Tuesday, March 31, 2015

Physics Rods, Cables, and Springs



Currently I have completed a simulation for Rods, Cables, Springs, and contact generators at the particles level. I noticed during the quick implementation of OpenGL and the graphics system built on top caused some frame-rate issues. I needed to go back and re-factor the way the images got processed and streamlined it into a class, which is more efficient for numerous reasons. In these pictures the player being the ball is following around a cube, put together of Rods, so that it doesn't lose its shape.

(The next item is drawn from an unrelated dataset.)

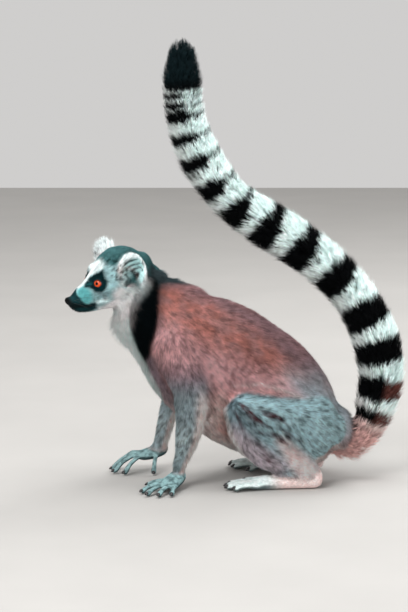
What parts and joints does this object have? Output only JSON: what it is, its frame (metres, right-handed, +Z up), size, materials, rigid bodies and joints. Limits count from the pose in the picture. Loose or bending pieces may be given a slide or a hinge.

Above you see a diamond like shape that has fallen because it has 3 sides in the middle not 4. In a perfect simulation a 4 sided diamond would stand perfectly on a particle because all forces would hit equilibrium once it landed on the ground. As you look at the pictures the camera is slightly off of where the ball is and it's because currently the camera is based off of a physics object attached to the players. So sudden moves and stopping causes a little elastic motion for the player.  In the bottom you can see the wall which all physics object bounce off of including the camera. This iteration I also took the time to set it up by game objects which render, and physics objects which just update collide etc. This also increased performance, and allowed the camera to have physics without having to fake render anything. Current shapes that can be rapidly created by my physics implementation are cubes, triangular pyramids, and triangular diamonds. These can be quickly created by the level, just by creating and setting a center point and the width of the total object. It will figure the rest out and easily set-up cables, rods, or springs depending on what you would have wanted.

Monday, February 16, 2015

Physics Solar System

In our physics Engine class the past couple weeks we had to create a Planetary Simulation. This project also allowed me to get into OpenGL, and is the first time I have used it. In order to create everything I use a Force Generator which which takes scaled numbers to calculate the gravity equation G * (m1* m2) / r^2 r being the distance between them. In order to produce it on a screen 1 distance in openGl is the same as the distance from the Sun to the earth. As for Mass 1 is a solar mass so the mass of the sun. As well all planets are scaled properly except for the earth moon and sun. The Sun would eat Mercury and Venus if proper, as well the Earth is too large and you would be unable to see the moon. The initial distance is also the heliocentric position which is when it is closest to the sun. This location has a given velocity which is a percentage of the earths initial velocity which is given. If you failed to give an initial velocity in the y or z, it would just be all eaten by the sun. The velocities and accelerations on bottom are scaled by 10 ^ 9 so they can be seen on the GLUI. For this project I use GLUI for the UI and I use SOIL in order to load images into a graphics section of the planets and simple skybox.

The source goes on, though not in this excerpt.